Improved local currency credit access for off-grid energy projects has a part to play.

A report from the African Development Bank (AfDB) in November finds that most African countries rely on hard currency debt for the financing of energy infrastructure. That means exchange-rate risks which are expensive to hedge and drive up energy costs. So there’s a need to develop the capacity of local financial intermediaries to offer local currency credit, says the AfDB.

  • Companies such as M-KOPABBOXX and Zola EDF are operating at a scale where they need access to local currency finance to support growth of their organisations, rather than just raising more equity, the AfDB says.
  • Such companies need to leverage the value of their consumer receivable assets, or loans that they have made to their customers to buy their products. But the collateral requirements of local banks are a major obstacle.

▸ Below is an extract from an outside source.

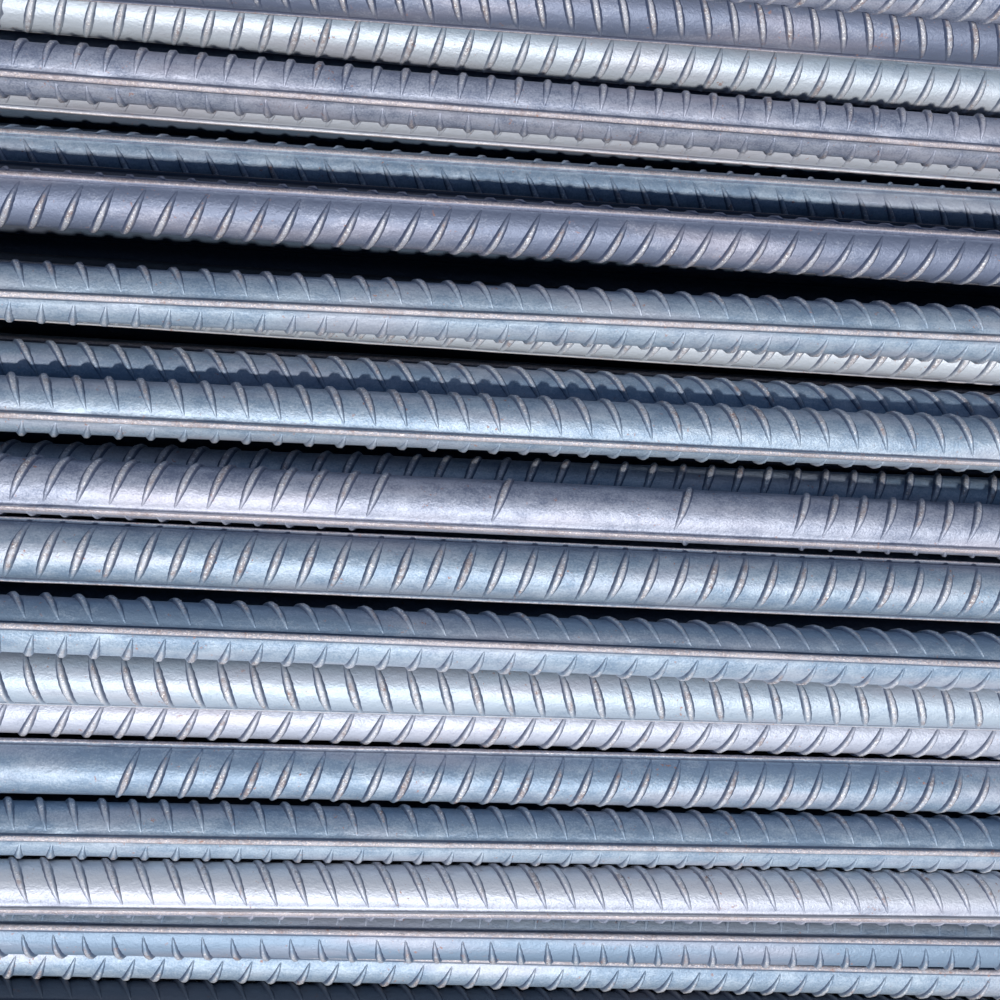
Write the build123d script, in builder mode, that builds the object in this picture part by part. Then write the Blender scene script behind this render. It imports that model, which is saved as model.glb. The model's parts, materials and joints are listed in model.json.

The AfDB in 2018 launched the Distributed Energy Service Companies (DESCO) financing programme in sub-Saharan Africa. The bank works with commercial lenders and debt funds to structure receivables-backed transactions to supply off-grid power companies with local-currency capital to scale up.

  • If the company defaults, the lender takes over the receivables that have been pledged.
  • Further security for lenders, the AfDB says, can be achieved by splitting the power company into operating and asset units with separate legal entities.
  • The operating company sells and maintains solar home systems, while the asset company obtains debt from lenders on the basis of the receivables.
  • The AfDB notes that bank margins on local currency finance have remained persistently high, meaning expensive loans for the borrowers.
  • It’s possible, the AfDB says, that guarantees are best targeted at capital market issues or intermediaries raising capital who then provide local currency debt, rather than banks.

Bottom line

Africa’s BRICs won’t scratch the surface of their potential until off-grid power providers have better access to finance.